= Isaac Chong Wai =

Isaac Chong Wai (Chinese 莊偉) is a Hong Kong-Berlin artist. He uses video, installation, drawing, photography, and performance as his main mediums. In 2024, he is a participating artist at the Venice Biennale curated by Adriano Pedrosa.

== Exhibitions ==

=== 2025 ===

- "Isaac Chong Wai: carefully", Blindspot Gallery, Hong Kong

=== 2023 ===
- 22nd Biennial Sesc_Videobrasil, Associação Cultural Videobrasil and Sesc, São Paulo
- “The Nationalgalerie: The Collection of the 21st Century,” Hamburger Bahnhof–Nationalgalerie der Gegenwart Museum, Berlin
- "Breath by Breath," Liste Art Fair Basel, Basel

=== 2022 ===
- “Identity Not Proven,” New Acquisitions for the Federal Art Collection, Bundeskunsthalle Bonn, Bonn

=== 2020 ===
- “Looking For Another Family,” National Museum of Modern and Contemporary Art (MMCA), Seoul
- “Ordinary Heroes: Made in Hong Kong,” IFFR International Film Festival Rotterdam, Rotterdam

==== 2019 ====
- “Living Sound—Expanding the extramusical," Museum of Contemporary Art (MOCA), Taipei

==== 2018 ====
- “M+ Live Art Audience As Performer,” M+ Museum, Hong Kong
- “KOTODAMA,” Para Site, Hong Kong

== As a subject ==

Chong Wai has also appeared as the subject of work by other artists.
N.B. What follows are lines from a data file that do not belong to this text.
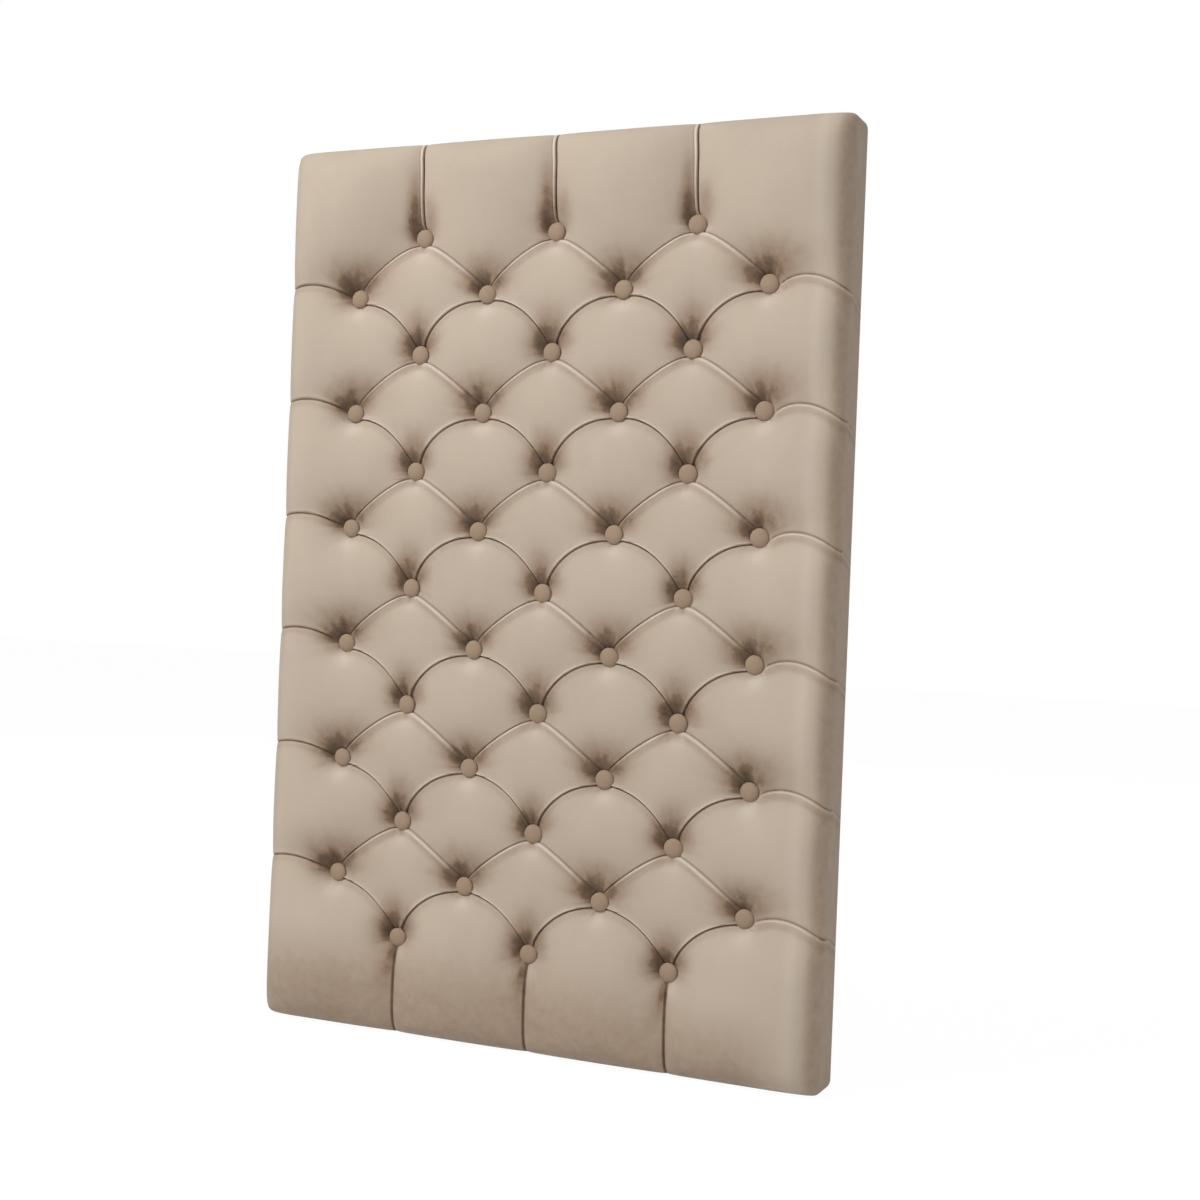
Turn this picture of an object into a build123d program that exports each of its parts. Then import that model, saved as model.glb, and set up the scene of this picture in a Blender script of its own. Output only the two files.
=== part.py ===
from build123d import *
from math import cos, pi, radians, sin, sqrt
import os

os.makedirs("parts", exist_ok=True)

# The panel hangs on a wall. X runs to the right as one faces it, Z is up, and the wall is
# the plane Y = 0. A "depth" is a distance out from the wall, so it lies at Y = -depth.
# The origin is the middle of the back.

# Driving dimensions of the padded panel, in millimetres
panel_width = 610.0
panel_height = 914.0
panel_depth = 60.0
tuft_depth = 25.0
edge_roll = 30.0
corner_radius = 12.0

# The diamond lattice of tufts: short and long rows take turns, half a pitch apart
row_count = 13
short_row_count = 3
tuft_pitch = 150.0
row_pitch = 60.0

# Layers from the wall outwards
dust_cover_thickness = 0.4
velvet_thickness = 1.6
board_thickness = 12.0
padding_thickness = 3.5
core_clearance = 0.3

# Seats of the buttons and the valleys that run between them, as rises above the seats
seat_diameter = 20.0
seat_neck = 10.0
pleat_rise = 7.0
edge_pleat_rise = 14.0
edge_pleat_width = 3.0
side_pleat_rise = 13.0
side_crown_rise = 21.0
side_pleat_swell = 1.5
side_crown_swell = 12.0

# The swell of a pillow at its widest, how much of it a border pillow gives up to the rise of its
# double pleats, and how far a pleat bows downwards
pillow_swell = 20.0
border_fill_share = 0.8
pleat_bow_share = 0.17

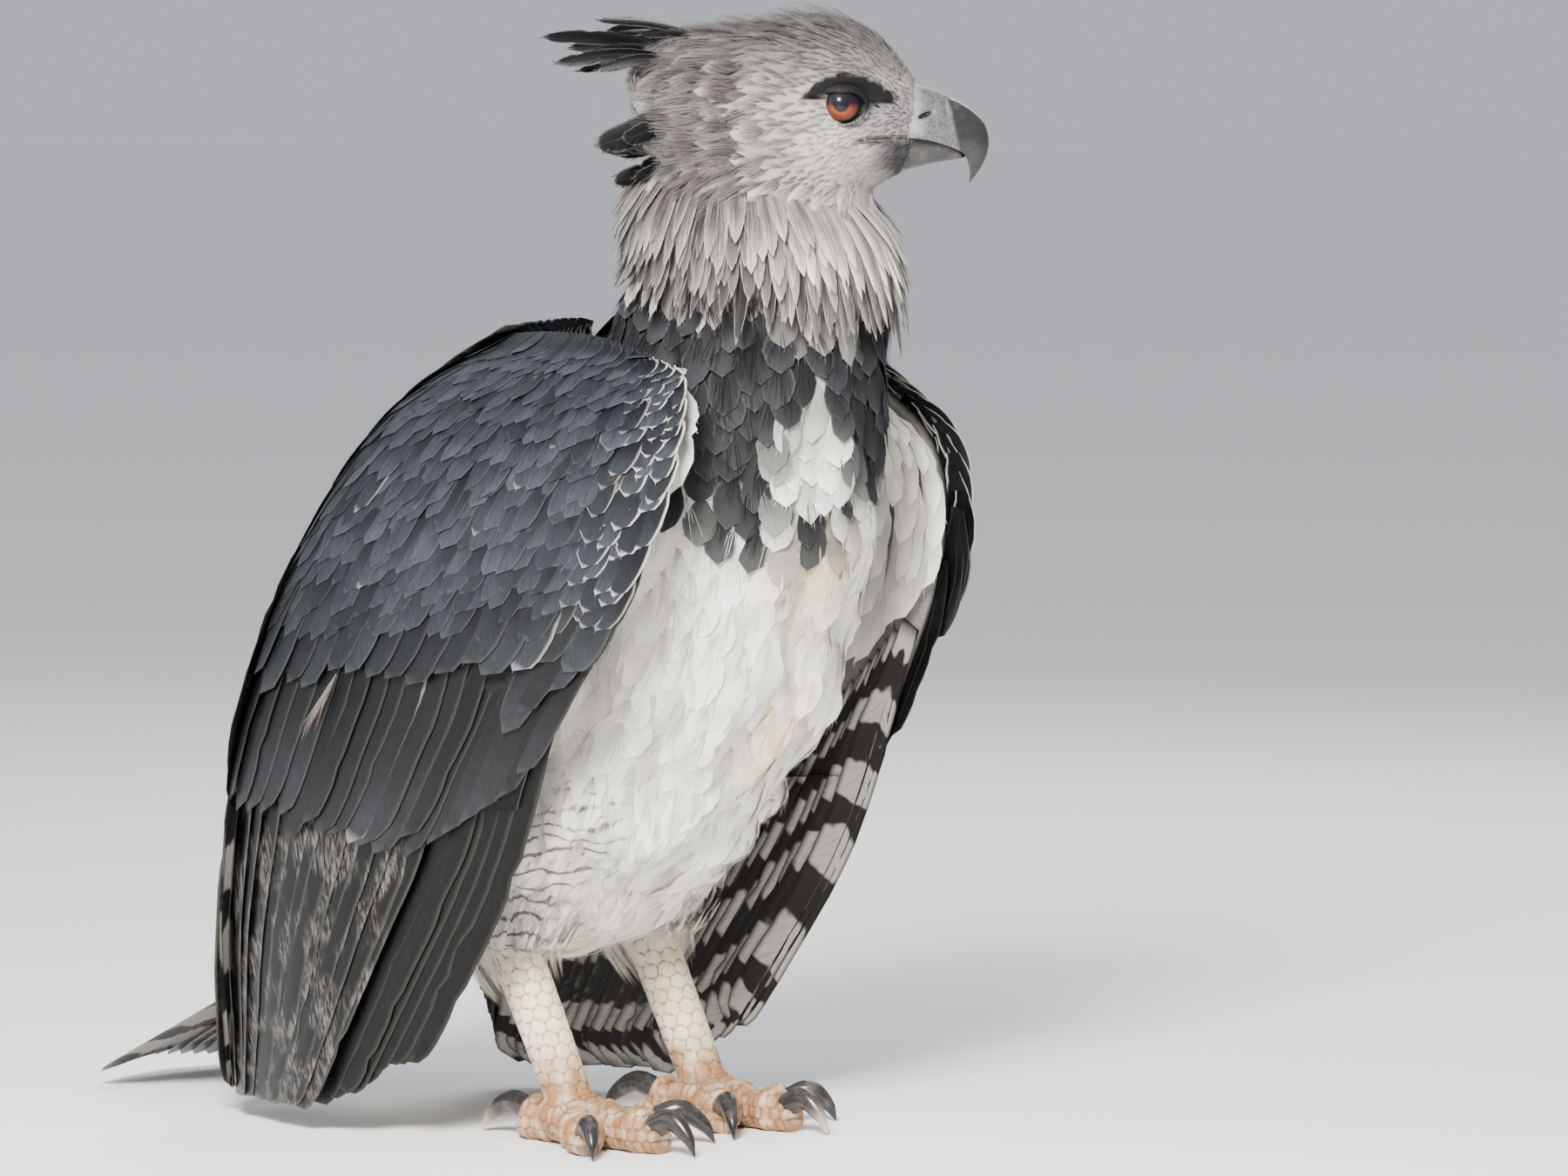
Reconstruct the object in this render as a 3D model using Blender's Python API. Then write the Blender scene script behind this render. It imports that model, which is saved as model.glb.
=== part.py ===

Chinese figurative painter Liu Xiaodong (b. 1963), considered one of the foremost realist painters of his generation, depicted Chong Wai in an oil painting titled Isaac with His Walking Stick (2018, oil on canvas). Liu Xiaodong is known for painting friends and fellow artists in their own everyday environments, spending extended time with each subject to produce large-scale oil portraits of striking intimacy and specificity. The painting shows Chong Wai reclining on a bed, a walking stick resting nearby, imagery that connects to the recurring engagement with bodily vulnerability and care that runs through Chong Wai's own artistic practice.